● Written instruction: Please repeat the records exactly from their first line, finishing at the line containing "ball_d = 65; // [50:1:120]" and including it.

● Given information:
-------

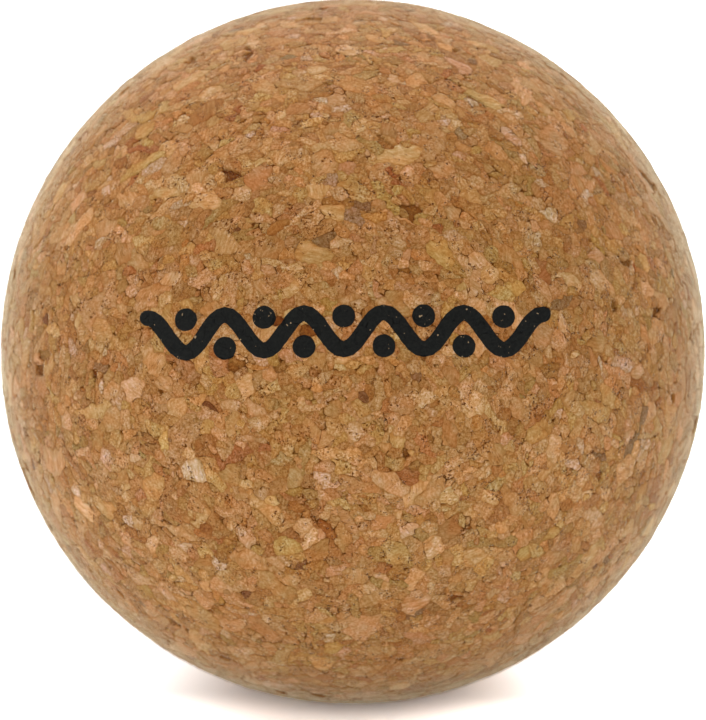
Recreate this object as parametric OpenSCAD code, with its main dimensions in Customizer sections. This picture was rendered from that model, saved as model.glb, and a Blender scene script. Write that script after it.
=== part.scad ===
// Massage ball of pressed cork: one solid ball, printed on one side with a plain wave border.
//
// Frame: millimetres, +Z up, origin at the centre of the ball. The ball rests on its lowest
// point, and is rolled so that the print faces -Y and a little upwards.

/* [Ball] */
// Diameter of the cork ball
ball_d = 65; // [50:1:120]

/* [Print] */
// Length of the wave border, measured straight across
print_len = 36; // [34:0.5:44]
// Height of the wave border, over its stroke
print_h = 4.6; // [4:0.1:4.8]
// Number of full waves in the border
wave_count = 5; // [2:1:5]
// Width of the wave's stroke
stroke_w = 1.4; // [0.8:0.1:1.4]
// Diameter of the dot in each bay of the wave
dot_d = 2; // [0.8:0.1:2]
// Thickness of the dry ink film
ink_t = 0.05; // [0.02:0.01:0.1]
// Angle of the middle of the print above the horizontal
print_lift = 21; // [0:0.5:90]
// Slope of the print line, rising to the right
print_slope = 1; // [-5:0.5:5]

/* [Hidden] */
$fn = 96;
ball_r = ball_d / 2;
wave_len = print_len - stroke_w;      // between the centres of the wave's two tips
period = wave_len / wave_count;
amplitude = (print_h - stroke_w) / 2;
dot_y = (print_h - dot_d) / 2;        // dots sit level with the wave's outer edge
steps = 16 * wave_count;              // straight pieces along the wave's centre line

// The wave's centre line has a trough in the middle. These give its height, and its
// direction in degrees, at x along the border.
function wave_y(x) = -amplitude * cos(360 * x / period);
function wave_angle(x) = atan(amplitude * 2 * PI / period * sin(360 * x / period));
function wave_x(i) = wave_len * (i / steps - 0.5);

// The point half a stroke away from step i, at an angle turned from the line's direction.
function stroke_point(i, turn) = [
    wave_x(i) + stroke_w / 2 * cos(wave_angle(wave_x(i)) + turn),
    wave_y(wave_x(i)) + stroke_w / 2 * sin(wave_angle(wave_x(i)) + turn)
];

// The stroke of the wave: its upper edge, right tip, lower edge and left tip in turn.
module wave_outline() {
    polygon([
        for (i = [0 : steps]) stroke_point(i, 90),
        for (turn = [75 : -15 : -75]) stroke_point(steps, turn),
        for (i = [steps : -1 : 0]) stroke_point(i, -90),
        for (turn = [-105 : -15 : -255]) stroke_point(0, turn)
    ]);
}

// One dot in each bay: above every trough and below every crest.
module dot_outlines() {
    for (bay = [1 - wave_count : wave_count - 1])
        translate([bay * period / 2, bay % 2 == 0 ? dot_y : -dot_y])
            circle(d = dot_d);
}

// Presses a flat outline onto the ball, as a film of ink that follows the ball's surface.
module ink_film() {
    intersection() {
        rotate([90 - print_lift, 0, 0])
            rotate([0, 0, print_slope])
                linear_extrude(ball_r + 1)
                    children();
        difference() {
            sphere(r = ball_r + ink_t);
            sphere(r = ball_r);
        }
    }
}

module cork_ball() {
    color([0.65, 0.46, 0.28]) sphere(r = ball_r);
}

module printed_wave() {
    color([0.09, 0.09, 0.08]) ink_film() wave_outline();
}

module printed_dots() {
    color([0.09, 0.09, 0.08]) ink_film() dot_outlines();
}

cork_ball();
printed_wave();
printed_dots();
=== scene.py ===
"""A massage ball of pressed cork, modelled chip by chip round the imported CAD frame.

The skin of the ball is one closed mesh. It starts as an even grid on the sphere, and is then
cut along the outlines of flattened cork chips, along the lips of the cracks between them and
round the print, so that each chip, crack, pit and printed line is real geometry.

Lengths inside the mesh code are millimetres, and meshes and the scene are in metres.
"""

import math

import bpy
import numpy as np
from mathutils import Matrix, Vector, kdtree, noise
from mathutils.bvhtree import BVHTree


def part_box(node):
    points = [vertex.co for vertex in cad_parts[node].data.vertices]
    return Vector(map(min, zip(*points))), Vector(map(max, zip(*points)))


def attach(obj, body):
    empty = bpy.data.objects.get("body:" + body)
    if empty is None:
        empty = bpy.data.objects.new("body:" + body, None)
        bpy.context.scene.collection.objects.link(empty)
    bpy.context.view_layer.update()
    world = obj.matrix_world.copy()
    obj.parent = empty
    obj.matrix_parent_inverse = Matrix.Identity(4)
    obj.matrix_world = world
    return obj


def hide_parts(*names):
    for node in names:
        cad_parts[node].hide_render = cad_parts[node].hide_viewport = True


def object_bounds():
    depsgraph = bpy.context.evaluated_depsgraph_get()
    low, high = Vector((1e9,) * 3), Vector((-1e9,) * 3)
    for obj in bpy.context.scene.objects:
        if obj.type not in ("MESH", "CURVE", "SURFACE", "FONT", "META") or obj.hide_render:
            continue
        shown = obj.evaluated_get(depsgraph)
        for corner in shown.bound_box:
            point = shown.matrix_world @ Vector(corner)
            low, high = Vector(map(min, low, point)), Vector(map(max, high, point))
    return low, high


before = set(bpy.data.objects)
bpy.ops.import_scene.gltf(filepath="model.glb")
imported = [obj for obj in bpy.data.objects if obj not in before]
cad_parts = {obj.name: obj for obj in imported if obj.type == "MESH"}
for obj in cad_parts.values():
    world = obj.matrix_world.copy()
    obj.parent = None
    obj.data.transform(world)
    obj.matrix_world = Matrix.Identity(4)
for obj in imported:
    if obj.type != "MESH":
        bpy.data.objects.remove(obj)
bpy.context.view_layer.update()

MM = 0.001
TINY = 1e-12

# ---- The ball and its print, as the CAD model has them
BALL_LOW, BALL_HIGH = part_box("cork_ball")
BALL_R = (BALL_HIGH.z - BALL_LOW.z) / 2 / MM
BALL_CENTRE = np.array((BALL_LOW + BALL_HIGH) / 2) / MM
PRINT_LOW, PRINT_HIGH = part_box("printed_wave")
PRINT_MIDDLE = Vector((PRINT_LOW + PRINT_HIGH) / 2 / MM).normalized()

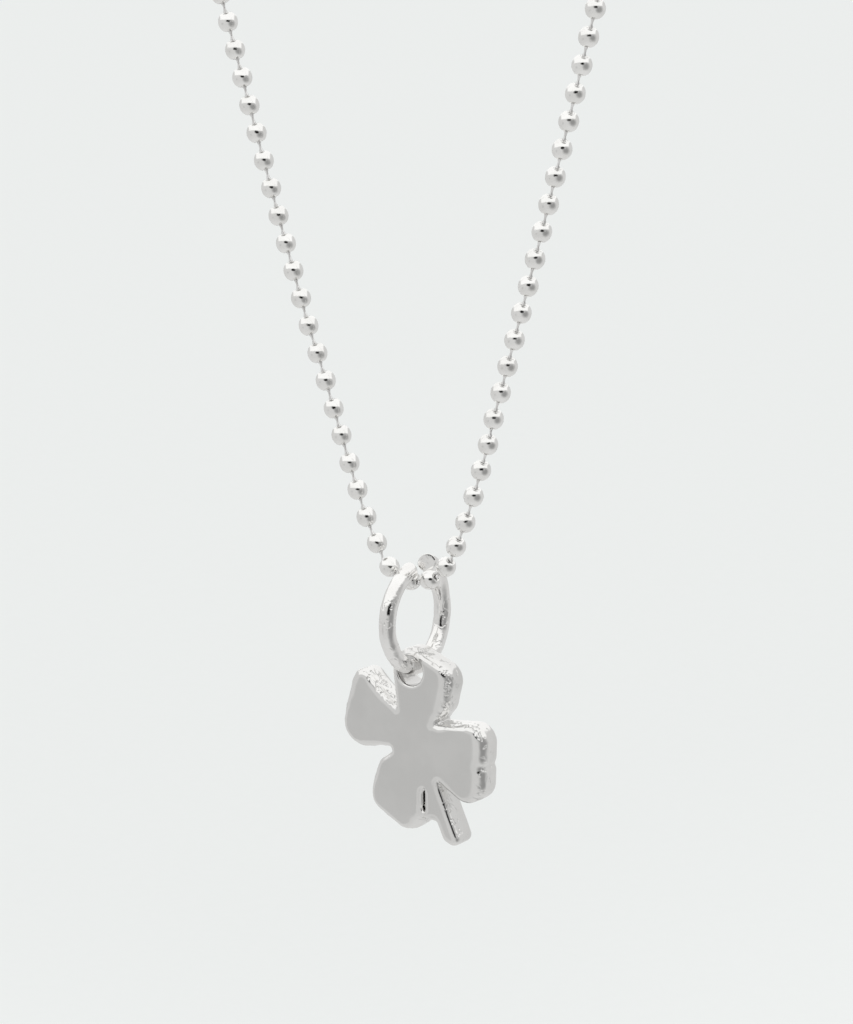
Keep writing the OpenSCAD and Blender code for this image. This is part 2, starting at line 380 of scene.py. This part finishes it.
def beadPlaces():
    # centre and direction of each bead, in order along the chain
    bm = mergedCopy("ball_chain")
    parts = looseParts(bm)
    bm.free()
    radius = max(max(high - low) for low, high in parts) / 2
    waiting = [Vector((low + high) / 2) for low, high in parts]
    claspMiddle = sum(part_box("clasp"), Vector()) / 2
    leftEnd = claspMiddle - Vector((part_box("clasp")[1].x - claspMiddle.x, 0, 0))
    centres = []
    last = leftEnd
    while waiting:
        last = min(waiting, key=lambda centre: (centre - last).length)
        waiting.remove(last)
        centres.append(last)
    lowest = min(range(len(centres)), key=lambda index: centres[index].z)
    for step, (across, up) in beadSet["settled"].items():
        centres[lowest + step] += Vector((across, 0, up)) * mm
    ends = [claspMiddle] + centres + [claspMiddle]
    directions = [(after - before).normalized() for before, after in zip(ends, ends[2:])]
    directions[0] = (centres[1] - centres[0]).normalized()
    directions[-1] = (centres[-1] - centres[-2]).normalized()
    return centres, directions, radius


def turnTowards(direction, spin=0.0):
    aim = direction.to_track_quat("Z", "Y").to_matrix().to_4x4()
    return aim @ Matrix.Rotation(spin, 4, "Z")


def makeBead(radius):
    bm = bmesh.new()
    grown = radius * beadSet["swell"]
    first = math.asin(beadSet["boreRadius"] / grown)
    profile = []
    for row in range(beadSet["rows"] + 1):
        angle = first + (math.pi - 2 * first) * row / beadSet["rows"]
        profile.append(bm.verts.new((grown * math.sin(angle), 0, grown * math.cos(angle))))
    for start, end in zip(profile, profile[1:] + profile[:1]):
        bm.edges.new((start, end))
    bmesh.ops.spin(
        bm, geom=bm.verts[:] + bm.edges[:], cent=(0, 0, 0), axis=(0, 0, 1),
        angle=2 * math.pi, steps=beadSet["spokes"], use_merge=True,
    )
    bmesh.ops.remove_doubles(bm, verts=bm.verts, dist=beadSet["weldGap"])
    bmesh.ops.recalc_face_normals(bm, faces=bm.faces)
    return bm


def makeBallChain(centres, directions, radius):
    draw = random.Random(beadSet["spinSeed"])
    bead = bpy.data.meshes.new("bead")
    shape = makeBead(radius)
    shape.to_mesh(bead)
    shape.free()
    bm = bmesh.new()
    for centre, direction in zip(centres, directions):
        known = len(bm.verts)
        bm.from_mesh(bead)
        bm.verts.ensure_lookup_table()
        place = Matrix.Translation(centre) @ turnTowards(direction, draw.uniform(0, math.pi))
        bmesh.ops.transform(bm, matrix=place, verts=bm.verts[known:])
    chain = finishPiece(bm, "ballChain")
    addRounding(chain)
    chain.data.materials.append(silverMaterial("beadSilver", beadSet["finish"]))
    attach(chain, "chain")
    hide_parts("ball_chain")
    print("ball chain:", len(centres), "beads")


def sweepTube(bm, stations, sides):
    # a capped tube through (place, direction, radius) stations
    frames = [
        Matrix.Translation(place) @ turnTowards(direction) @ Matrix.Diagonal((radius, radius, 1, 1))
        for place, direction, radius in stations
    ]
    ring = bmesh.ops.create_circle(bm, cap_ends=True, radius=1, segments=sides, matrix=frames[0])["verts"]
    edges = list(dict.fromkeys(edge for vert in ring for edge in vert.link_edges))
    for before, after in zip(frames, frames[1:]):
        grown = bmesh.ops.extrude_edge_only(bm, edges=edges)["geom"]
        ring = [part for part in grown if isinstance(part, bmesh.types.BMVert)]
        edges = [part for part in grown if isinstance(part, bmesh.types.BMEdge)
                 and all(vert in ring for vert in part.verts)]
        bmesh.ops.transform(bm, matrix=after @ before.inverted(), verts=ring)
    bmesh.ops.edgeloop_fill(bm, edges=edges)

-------

● The completed task:
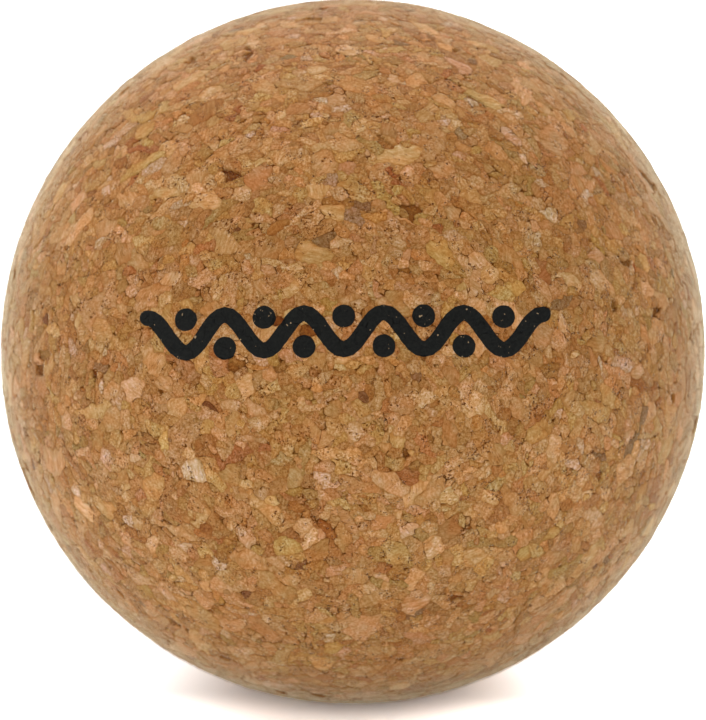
Recreate this object as parametric OpenSCAD code, with its main dimensions in Customizer sections. This picture was rendered from that model, saved as model.glb, and a Blender scene script. Write that script after it.
=== part.scad ===
// Massage ball of pressed cork: one solid ball, printed on one side with a plain wave border.
//
// Frame: millimetres, +Z up, origin at the centre of the ball. The ball rests on its lowest
// point, and is rolled so that the print faces -Y and a little upwards.

/* [Ball] */
// Diameter of the cork ball
ball_d = 65; // [50:1:120]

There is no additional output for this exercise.